If this continues expect another 1.7 million to be added during this 2 year process bringing MDU total 5.5+ million addresses out of the 22 million to be available at start of 2023.

BTW that 22 million in 2023 will represent about about 35% of all ATT hardwired addresses being direct fiber. If the same rate is maintained during 2023-end of 2025 should add another 10.5 million bring total to 32.5 million addresses with fiber at start of 2026. This would be about 50% of all hardwired addresses within 21 states.

Some zip codes (areas) will be over 50% and others will be less, but considering that currently a few zip codes are over 90% FTTP while others are less than 5%. Expect some changes over the rest of the first half of this decade from direct fiber, 5G and 5G+ cellular service and new satellite internet service would expect most addresses will have at least 100M internet option over next 5 years.

The questions to ask about ATT FIBER...

Are you in a market where ATT is the ILEC... 80% hardwired 20% serviced by cellular internet. IF yes, better chances than if not in an ATT ILEC footprint.

Next question, is ATT FTTN service available at your address... FTTN supported UVERSE IPTV service and offers speeds of 100/20, 75/20, 50/10, 45/6, 25/5, 25/2... these have a greater percentage of being upgraded to ATT FIBER as fiber is already to the VRAD on FTTN, just need to place a PFP and cover the last distance copper with fiber.  I would guess a large percentage during the current 2 year build (up to 5 million addresses) will be from FTTN. However as there are about 24 million FTTN addresses the chances of being a part of this upgrade is 20% (1 out of 5) if have one of the above speed tiers options.

IF FTTN service is not an option can you receive ADSL2+ internet of 18 or less with the 1T data cap? If yes, may still be upgraded just less likely than FTTN as there is no fiber in the neighborhood.

If ATT service, is it provided from a pole or buried underground? As aerial service from a pole can be installed faster and at least cost, better chance of receiving fiber.

How dense is the population? The more addresses within small area is lower cost, small lots, apartments, etc are better ROI than large lots in more rural areas. (use 2.2 people per address when viewing some numbers... example population within defined area of (my zip code 53188) has about 35200 people with 14825 addresses for average of 2.37 people... currently ATT direct fiber is available to 22.8% of addresses (3380 out of 14825).

I expect that number to increase over the next 5 years to about 7400+ addresses, slightly less than 50% as by then total addresses will be over 15500 at current growth rate. 

New Member


1 Message


I live inside Fort Worth, and a couple years ago AT&T installed fiber to half the neighborhood I live in, and then stopped.  When I asked one of the techs in the area when the houses on my side of the neighborhood would receive it, he said even though we were part of the neighborhood, we were on a different connection, and AT&T was no longer going to install fiber to existing neighborhoods, just new developments.  So if you live in an established neighborhood, and didn’t get it as part of the original rollout, you’re not going to get it, and will be stuck with DSL speeds.

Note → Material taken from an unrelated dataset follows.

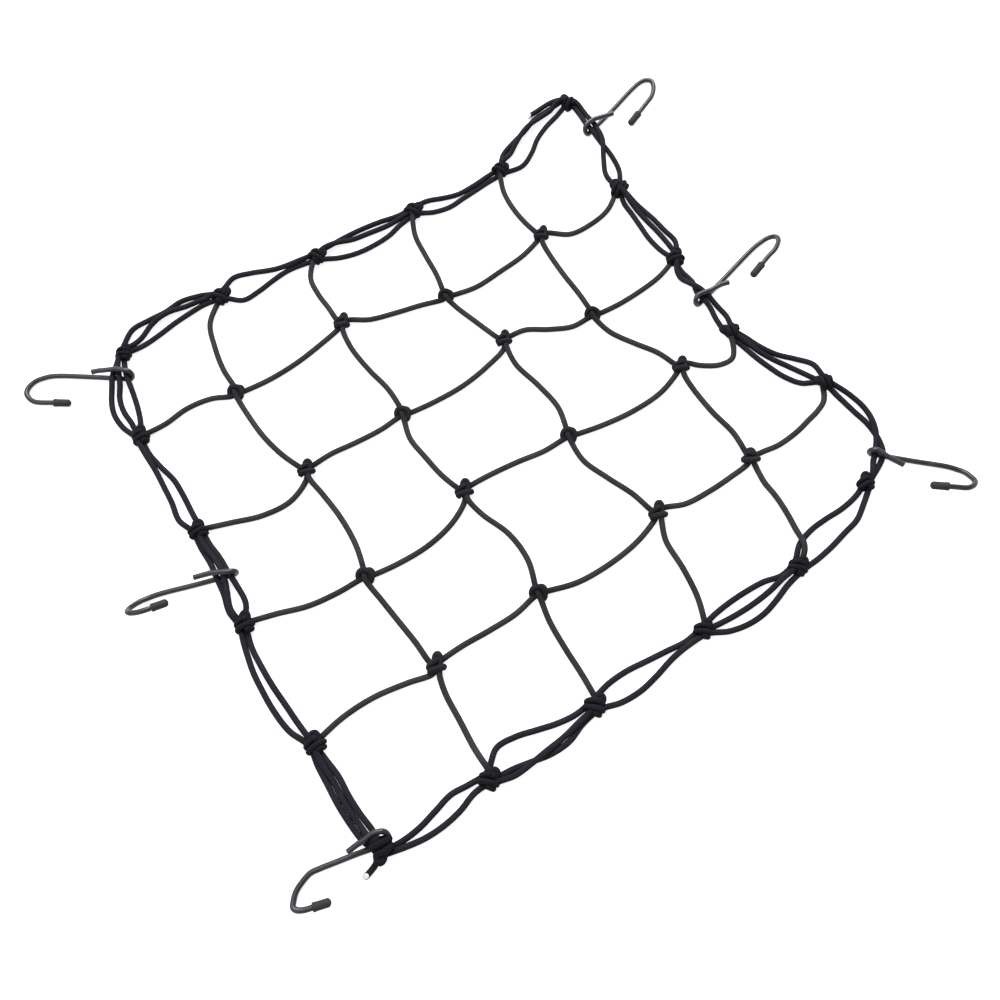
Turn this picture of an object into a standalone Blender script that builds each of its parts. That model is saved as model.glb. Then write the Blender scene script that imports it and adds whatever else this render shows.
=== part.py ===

The reason I was given for this was the aggressive AT&T rollout was to compete with the planned Google fiber rollouts, but when Google terminated their rollout program, there was no longer an incentive for AT&T to invest the extra costs to rollout it out in existing neighborhoods.  Additionally the neighborhoods selected were based on economics, so the higher income areas were the ones that got it.  It my neighborhood’s case, there is a lower income area that backs up to the middle class area I live in, and apparently half of my neighborhood, including where my home is, is on a connection shared with the lower income area, which is why we weren’t included in the fiber rollout with the rest of the neighborhood.  Pretty nasty move by AT&T, but there is nothing that can be done about it, and basically we are just stuck with cable internet or Max speeds of 25Mbps over AT&T’s traditional copper lines.



ACE - Professor


4.5K Messages


Higher income doesn’t mean they are first to get fiber. In my area, aerial fiber was installed first. Sub $100,000 homes have fiber access. $350,000 homes nearby with underground utilities are just now getting fiber. Last major rollout was 4-5 years ago here. More fiber is being rolled out again. You might get lucky and get it. If you have to have fiber, your only option is to move to where it is.